* **What you need to do**
Take the data below and extract the lines from the one with "reject_trays()" to the one with "bpy.context.scene.collection.objects.link(empty)", inclusive, exactly as written.

* **Input data**
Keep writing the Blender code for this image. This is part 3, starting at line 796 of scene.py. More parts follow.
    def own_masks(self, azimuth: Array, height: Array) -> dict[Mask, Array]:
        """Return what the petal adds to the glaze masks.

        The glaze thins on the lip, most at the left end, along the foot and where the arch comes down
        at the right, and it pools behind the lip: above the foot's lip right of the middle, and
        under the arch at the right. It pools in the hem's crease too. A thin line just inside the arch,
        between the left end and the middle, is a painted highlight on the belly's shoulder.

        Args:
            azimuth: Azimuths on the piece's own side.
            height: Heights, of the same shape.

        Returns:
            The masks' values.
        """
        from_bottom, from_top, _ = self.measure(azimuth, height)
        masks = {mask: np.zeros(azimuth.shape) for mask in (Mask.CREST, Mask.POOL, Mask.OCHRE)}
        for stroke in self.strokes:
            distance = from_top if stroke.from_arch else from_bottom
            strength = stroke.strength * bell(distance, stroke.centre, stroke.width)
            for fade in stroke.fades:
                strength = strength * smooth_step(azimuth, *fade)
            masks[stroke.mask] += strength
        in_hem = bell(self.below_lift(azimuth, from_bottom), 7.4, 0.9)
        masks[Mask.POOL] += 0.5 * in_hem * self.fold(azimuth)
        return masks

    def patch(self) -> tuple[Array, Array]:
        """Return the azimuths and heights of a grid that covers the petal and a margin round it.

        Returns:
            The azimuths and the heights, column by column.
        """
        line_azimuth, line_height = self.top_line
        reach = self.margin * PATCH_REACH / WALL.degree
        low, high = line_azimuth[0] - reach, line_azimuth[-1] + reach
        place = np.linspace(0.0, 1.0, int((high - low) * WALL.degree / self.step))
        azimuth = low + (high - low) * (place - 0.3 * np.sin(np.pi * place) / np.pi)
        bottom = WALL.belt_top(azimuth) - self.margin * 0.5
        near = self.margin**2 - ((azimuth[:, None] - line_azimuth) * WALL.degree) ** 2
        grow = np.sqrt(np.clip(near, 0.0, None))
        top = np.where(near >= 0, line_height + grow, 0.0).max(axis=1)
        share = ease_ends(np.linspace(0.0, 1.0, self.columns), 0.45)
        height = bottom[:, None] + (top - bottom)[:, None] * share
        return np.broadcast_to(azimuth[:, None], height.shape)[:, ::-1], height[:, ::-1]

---

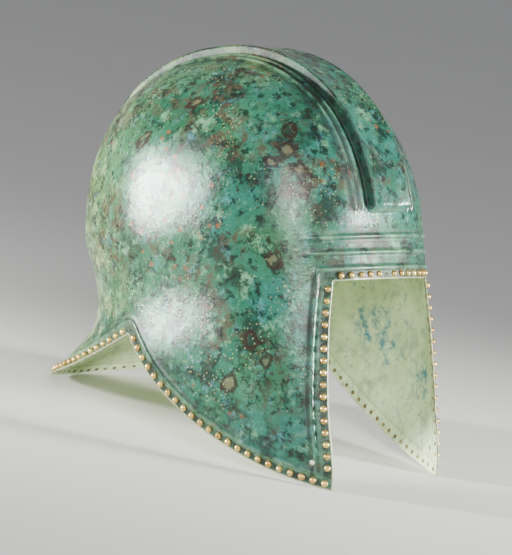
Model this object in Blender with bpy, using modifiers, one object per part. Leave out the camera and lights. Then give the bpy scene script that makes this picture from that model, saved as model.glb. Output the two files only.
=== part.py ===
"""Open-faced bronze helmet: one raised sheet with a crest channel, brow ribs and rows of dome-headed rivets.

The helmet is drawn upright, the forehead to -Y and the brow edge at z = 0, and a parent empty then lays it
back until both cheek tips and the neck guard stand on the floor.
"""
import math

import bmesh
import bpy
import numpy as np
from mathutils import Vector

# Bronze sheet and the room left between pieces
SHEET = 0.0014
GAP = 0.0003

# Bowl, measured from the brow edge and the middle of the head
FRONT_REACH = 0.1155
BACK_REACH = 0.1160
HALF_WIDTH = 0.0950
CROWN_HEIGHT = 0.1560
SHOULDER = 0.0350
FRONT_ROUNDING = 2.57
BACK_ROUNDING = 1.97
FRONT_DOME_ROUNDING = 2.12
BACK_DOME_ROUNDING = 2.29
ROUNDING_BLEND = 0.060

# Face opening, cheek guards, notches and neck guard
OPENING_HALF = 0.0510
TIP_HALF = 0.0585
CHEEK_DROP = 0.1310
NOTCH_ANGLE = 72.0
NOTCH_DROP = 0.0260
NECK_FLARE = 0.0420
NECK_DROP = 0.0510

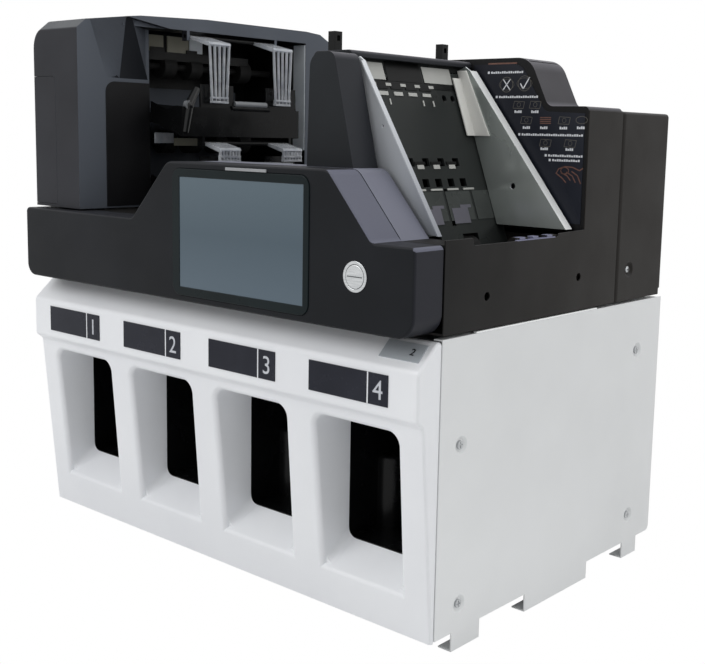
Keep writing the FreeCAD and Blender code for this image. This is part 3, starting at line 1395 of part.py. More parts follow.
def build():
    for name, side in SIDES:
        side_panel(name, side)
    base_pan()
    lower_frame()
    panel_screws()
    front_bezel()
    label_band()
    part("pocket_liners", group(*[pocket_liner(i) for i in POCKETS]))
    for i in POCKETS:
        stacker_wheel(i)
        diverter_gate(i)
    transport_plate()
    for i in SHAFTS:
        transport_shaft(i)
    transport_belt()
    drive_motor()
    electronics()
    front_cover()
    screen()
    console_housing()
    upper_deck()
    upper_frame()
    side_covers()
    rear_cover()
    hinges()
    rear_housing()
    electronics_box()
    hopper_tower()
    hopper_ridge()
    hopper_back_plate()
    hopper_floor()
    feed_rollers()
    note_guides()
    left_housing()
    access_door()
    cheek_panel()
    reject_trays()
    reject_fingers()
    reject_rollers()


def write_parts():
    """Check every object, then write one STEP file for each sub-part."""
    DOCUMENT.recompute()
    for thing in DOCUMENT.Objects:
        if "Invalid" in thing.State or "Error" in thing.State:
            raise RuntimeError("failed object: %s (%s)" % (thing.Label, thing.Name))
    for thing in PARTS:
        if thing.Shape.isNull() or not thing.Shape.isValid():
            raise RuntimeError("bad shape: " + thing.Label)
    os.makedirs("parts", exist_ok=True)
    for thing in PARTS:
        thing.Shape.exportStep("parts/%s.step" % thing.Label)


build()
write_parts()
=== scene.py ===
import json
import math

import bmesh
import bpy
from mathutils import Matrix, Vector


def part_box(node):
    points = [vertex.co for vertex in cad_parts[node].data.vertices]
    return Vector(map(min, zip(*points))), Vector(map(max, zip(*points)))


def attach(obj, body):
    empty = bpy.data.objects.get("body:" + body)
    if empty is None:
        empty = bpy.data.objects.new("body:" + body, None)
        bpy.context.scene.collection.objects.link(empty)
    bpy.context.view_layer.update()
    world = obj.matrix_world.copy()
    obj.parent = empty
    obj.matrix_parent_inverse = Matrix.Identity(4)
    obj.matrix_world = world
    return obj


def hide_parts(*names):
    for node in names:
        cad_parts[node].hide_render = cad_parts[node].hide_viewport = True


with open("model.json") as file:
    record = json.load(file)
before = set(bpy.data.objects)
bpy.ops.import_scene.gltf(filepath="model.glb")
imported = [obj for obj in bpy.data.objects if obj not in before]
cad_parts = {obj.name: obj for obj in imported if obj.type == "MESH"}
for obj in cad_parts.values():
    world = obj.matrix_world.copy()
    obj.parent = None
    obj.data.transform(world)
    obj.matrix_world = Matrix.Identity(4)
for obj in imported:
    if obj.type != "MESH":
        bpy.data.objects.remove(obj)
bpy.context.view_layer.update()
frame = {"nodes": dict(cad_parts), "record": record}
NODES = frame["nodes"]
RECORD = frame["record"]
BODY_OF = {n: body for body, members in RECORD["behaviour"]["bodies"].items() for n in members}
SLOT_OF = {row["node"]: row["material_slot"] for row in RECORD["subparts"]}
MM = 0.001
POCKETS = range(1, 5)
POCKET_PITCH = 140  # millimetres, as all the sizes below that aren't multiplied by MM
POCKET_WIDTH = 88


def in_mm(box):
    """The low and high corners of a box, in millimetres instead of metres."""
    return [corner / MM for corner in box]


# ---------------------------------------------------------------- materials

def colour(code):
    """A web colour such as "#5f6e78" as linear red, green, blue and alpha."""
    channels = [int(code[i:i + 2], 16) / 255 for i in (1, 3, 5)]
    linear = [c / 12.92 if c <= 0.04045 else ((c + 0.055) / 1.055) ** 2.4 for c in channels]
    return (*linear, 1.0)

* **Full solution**
    reject_trays()
    reject_fingers()
    reject_rollers()


def write_parts():
    """Check every object, then write one STEP file for each sub-part."""
    DOCUMENT.recompute()
    for thing in DOCUMENT.Objects:
        if "Invalid" in thing.State or "Error" in thing.State:
            raise RuntimeError("failed object: %s (%s)" % (thing.Label, thing.Name))
    for thing in PARTS:
        if thing.Shape.isNull() or not thing.Shape.isValid():
            raise RuntimeError("bad shape: " + thing.Label)
    os.makedirs("parts", exist_ok=True)
    for thing in PARTS:
        thing.Shape.exportStep("parts/%s.step" % thing.Label)


build()
write_parts()
=== scene.py ===
import json
import math

import bmesh
import bpy
from mathutils import Matrix, Vector


def part_box(node):
    points = [vertex.co for vertex in cad_parts[node].data.vertices]
    return Vector(map(min, zip(*points))), Vector(map(max, zip(*points)))


def attach(obj, body):
    empty = bpy.data.objects.get("body:" + body)
    if empty is None:
        empty = bpy.data.objects.new("body:" + body, None)
        bpy.context.scene.collection.objects.link(empty)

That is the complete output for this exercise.